REVIEW BY EDWARD MORRIS

The days at issue here are those immediately following the resignation and departure from the White House of Richard Nixon on Aug. 9, 1974, to succeeding president Gerald Ford's controversial pardoning of him on Sept. 8. These were turbulent times, as Barry Werth points out in 31 Days, not simply because of the continuing Watergate scandal, but also because of a faltering national economy, rising oil prices, a potentially explosive clash between Greece and Turkey over Cyprus, and the international and domestic fallout from the war in Vietnam.

Stepping into this morass was an undistinguished former congressman from Michigan whose fate it was to be struck twice by political lightning—first, being elevated to the vice presidency after Spiro Agnew was forced to resign; then, ascending to the presidency when Nixon himself was toppled. During the transition, Ford had to cope with many Nixon holdovers, including the supremely ambitious Henry Kissinger and Alexander Haig. Moreover, there was the lingering problem of what to do with his unrepentant predecessor.

Given such turmoil and the power vacuum it created, it was only natural that political opportunists would move in.

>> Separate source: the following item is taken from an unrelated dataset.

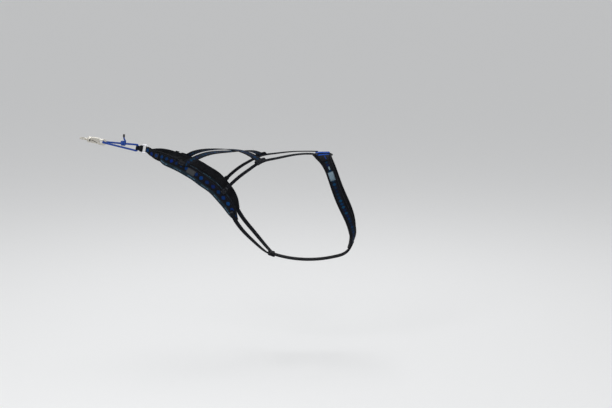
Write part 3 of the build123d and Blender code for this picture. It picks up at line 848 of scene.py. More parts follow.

Werth subtitles his book: "The Crisis That Gave Us The Government We Have Today." At that time, George H.W. Bush was chairman of the Republican National Committee and eager to become Ford's vice president (a post that ultimately went to Nelson Rockefeller); Donald Rumsfeld, who also aspired to the vice presidency, was ambassador to NATO; Richard Cheney was his deputy, later to be Ford's chief of staff; Richard Perle was an aide to hawkish Democratic senator Henry "Scoop" Jackson; and Ronald Reagan was still governor of California. All these figures were considerably to the right of the congenitally moderate and accommodating Ford.

Initially, Ford's openness and congeniality won over both the country and a Congress that was overjoyed to be rid of the tainted Nixon. But when Ford announced—against the advice of many of his counselors—that he was pardoning his predecessor, the honeymoon was over and the stage was set for his defeat three years hence by the upstart Jimmy Carter.

Edward Morris reviews from Nashville.